Opening Sat, Jan 31 – Asisebenze Art Gallery prepares for the upcoming solo exhibition by distinguished artist Thokozani Mthiyane, titled Residuals – A study in flesh, form and fracture. The work is the result of a four-year study into the social realities of the Johannesburg CBD, specifically focusing on the impact of synthetic heroin use among youth. It promises to be a deeply personal and unflinching body of work. Opening includes a live performance at 10:30.
Artist opportunities
Apply by Wed, Jan 28 – Calling all Joburg-based artists! The Creatory, tucked away on the top floor of 223 Jan Smuts Creative Hub in Rosebank, is looking for its next cohort of residents for 2026. This isn't your typical hide-away studio; it’s a space of "ordered chaos" where your creative process is visible to the public. Residents are hosted for periods of two weeks to two months, offering a unique chance to engage directly with visitors while you work.
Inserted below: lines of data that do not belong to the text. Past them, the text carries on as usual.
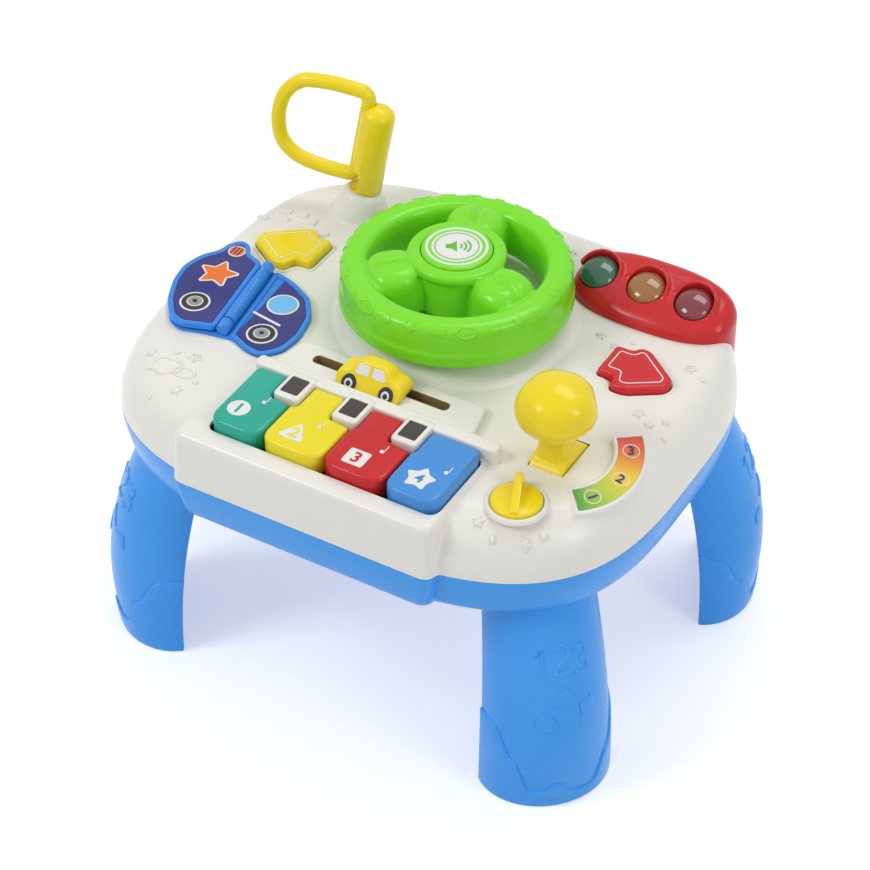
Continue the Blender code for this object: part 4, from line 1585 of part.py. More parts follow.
def make_post():
    dome = POST_RADIUS * 0.75
    top = POST_LENGTH
    profile = [(0.0, top), (POST_RADIUS * 0.45, top - dome * 0.12), (POST_RADIUS * 0.8, top - dome * 0.5),
               (POST_RADIUS, top - dome), (POST_RADIUS, POST_FOOT_HEIGHT), (POST_FOOT_RADIUS, POST_FOOT_HEIGHT),
               (POST_FOOT_RADIUS, 0.0), (SHANK_RADIUS, 0.0), (SHANK_RADIUS, -SHANK_LENGTH), (0.0, -SHANK_LENGTH)]
    post = turned("loop_post", profile, (0.0, 0.0, 0.0), finish_of("post_yellow", YELLOW, 0.25), steps=POST_STEPS)
    on_post(post)
    grip = LOOP_ROD_RADIUS + FIT_GAP
    groove = cylinder("loop_groove", grip, POST_FOOT_HEIGHT, POST_LENGTH + CUT_OVERRUN, (LOOP_BAR_OFFSET, 0.0),
                      steps=16)
    notch_top = LOOP_LOW + LOOP_ROD_RADIUS + CUT_OVERRUN
    notch = block("arm_notch", (LOOP_BAR_OFFSET - LOOP_ROD_RADIUS - MOVE_GAP, -2 * POST_RADIUS, POST_FOOT_HEIGHT),
                  (2 * POST_RADIUS, 2 * POST_RADIUS, notch_top))
    cut(post, on_post(groove), on_post(notch),
        on_post(cylinder("post_pilot", SCREW_RADIUS + FIT_GAP, -SHANK_LENGTH - CUT_OVERRUN,
                         -SHANK_LENGTH + SCREW_BITE + FIT_GAP, (0.0, 0.0), steps=SMALL_ROUND_STEPS)))
    head_top = -SHANK_LENGTH - FIT_GAP
    on_post(turned("post_retainer", [(0.0, -SHANK_LENGTH + SCREW_BITE), (SCREW_RADIUS, -SHANK_LENGTH + SCREW_BITE),
                                     (SCREW_RADIUS, head_top), (SHANK_RADIUS + WASHER_OVERLAP, head_top),
                                     (SHANK_RADIUS + WASHER_OVERLAP, head_top - WASHER_THICKNESS),
                                     (0.0, head_top - WASHER_THICKNESS)], (0.0, 0.0, 0.0),
                   finish_of("post_retainer_steel", STEEL, 0.3, 1.0), steps=SMALL_ROUND_STEPS))

    curve = bpy.data.curves.new("swing_loop", "CURVE")
    curve.dimensions = "3D"
    curve.bevel_depth = LOOP_ROD_RADIUS
    curve.bevel_resolution = 2
    spline = curve.splines.new("POLY")
    points = loop_path()
    spline.points.add(len(points) - 1)
    for dot, point in zip(spline.points, points):
        dot.co = (*point, 1.0)
    spline.use_cyclic_u = True
    loop = bpy.data.objects.new("swing_loop", curve)
    PARTS.objects.link(loop)
    curve.materials.append(finish_of("loop_yellow", YELLOW, 0.25))
    on_post(loop)


make_top_shell()
make_base_shell()
for leg_name, leg_x, leg_y in (("leg_front_left", -1, -1), ("leg_front_right", 1, -1),
                               ("leg_back_left", -1, 1), ("leg_back_right", 1, 1)):
    make_leg(leg_name, leg_x, leg_y)
make_base_contents()
make_piano()
make_slider()
make_steering_wheel()
make_lights()
make_turn_button("turn_button_left", ARROW_LEFT_PLACE, -1, YELLOW)
make_turn_button("turn_button_right", ARROW_RIGHT_PLACE, 1, RED)
make_gear()
make_switch()
make_book()
make_post()
bpy.context.view_layer.update()
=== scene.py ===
# %% [markdown]
# # A child's activity table
# The real thing is a play table of moulded plastic. A white deck with rounded edges sits on a
# blue base, and four hollow blue legs spread outwards under it. On the deck are a lime steering
# wheel, four piano keys, a sliding car, turn arrows, a gear lever, a switch, a book in the shape
# of a car, traffic lights and a post with a swinging loop.
#
# A measured model of the same table is loaded first. It knows where every piece is and how it
# moves. This lesson gives each piece its fine shape and its finish, and leaves it where it was.

# %% Load the measured table
import math
import random

import bmesh
import bpy
from mathutils import Matrix, Vector
from mathutils.bvhtree import BVHTree


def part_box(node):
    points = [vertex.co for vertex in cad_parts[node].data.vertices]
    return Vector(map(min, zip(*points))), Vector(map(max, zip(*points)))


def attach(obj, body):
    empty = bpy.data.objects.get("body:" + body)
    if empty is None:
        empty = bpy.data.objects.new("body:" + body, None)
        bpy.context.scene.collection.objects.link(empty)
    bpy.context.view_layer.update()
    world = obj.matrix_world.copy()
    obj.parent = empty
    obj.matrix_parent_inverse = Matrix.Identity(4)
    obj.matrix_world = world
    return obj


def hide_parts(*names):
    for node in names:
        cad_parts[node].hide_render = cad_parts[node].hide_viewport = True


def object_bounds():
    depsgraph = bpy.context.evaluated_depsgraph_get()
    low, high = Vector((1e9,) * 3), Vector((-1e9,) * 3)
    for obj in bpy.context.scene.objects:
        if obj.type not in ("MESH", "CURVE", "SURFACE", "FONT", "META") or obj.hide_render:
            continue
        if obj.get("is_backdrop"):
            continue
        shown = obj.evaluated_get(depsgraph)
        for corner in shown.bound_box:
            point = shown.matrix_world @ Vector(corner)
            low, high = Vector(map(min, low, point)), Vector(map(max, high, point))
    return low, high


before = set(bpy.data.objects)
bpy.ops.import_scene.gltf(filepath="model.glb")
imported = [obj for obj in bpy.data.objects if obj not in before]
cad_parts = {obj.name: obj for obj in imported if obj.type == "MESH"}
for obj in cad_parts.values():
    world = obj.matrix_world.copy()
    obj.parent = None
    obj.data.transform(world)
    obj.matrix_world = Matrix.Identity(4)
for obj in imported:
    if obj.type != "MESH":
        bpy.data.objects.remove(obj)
measured_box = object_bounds()

# %% [markdown]
# ## Small helpers for shapes
# Almost every piece of this table came out of a mould, so its shape is an outline that rises
# through a few levels, or a profile that was turned round an axis. A **loft** makes both kinds.
# It takes rings of points with the same count and lays a skin of quads between them. Writing the
# rings takes a little arithmetic, but every wall then has exactly the size we ask for.


# %% Turn points and faces into a shaded piece
def piece_from(name, points, faces, crease=34):
    mesh = bpy.data.meshes.new(name)
    mesh.from_pydata([tuple(point) for point in points], [], faces)
    skin = bmesh.new()
    skin.from_mesh(mesh)
    bmesh.ops.recalc_face_normals(skin, faces=skin.faces[:])
    skin.to_mesh(mesh)
    skin.free()
    mesh.shade_smooth()
    mesh.set_sharp_from_angle(angle=math.radians(crease))
    piece = bpy.data.objects.new(name, mesh)
    bpy.context.scene.collection.objects.link(piece)
    return piece


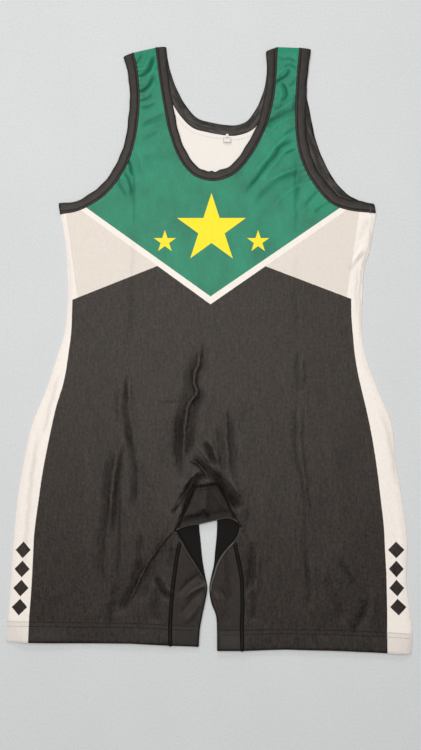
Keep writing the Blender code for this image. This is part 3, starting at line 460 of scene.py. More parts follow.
gathers = [  # edge, pitch, height in mm, and from what to what height up the suit
    ("leftArm", 0.0062, 0.60, 0.72, 0.84), ("leftArm", 0.0083, 0.30, 0.62, 0.74),
    ("rightArm", 0.0075, 0.34, 0.62, 0.84), ("frontNeck", 0.0085, 0.22, 0.66, 0.84),
]


def puckers(x, y):  # small gathers where the bindings draw the cloth in
    total = np.zeros(len(x))
    for name, pitch, height, low, high in gathers:
        line = edges[name]
        left, right = line[:, 0].min() - 0.02, line[:, 0].max() + 0.02
        near = np.flatnonzero((x > left) & (x < right) & (y > low) & (y < high))
        if len(near) == 0:
            continue
        gap, _, along = measure(x[near], y[near], line)
        travel = along * travelOf(line)[-1]
        beat = np.sin(2 * math.pi * travel / pitch + 2.1 * np.sin(travel * 61)) * (0.5 + 0.5 * np.sin(travel * 37 + 1))
        beat = beat * soft((y[near] - low) / 0.02) * soft((high - y[near]) / 0.02)
        total[near] += height / 1000 * beat * hump(gap, 0.0060)
    return total


def shadeOf(x, y):
    hem = -0.24 * soft((suit["hemDepth"] + 0.006 - hemRise(x, y)) / 0.003)  # painted shade: darker and duller along the hem band
    return np.clip(foldForms(x, y)[1] + 600 * puckers(x, y) + hem + 450 * np.minimum(seamDips(x, y), 0), -1, 1)


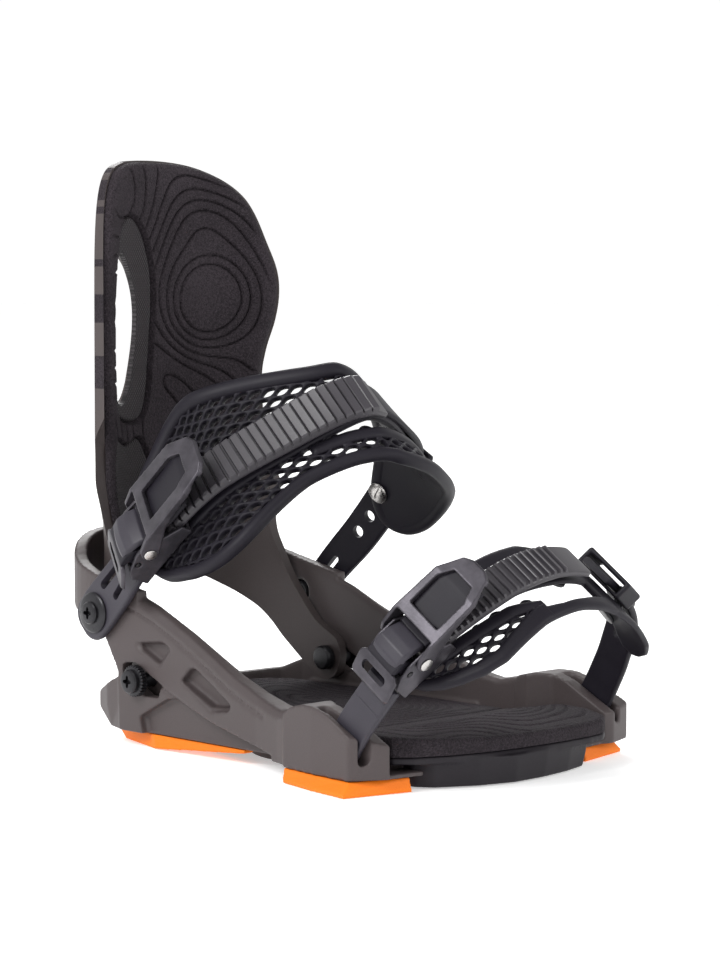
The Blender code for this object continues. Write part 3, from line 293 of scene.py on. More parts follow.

If you are ready to open up your practice, get your application in before the deadline.
Listen
Every Wednesday – Hosted by Refiloe Mpakanyane, Season Two of The Latitudes Podcast offers a dynamic, in-depth exploration of the art world in Africa through 12 curated episodes, structured across four interconnected themes. Through thoughtful conversations with artists, curators, collectors, and cultural leaders, it's an excellent dive into the continent’s creative ecosystem.
Programme dependent – JCAF Knowledge Talks is a series of one-on-one conversations led by art critic Ashraf Jamal. Recorded in JCAF’s Reading Room, in each episode we learn about a different discipline with an expert in the field with talks revolving around themes from JCAF's exhibitions. Most recently, Igshaan Adams, featured in the exhibition Structures, was on the show.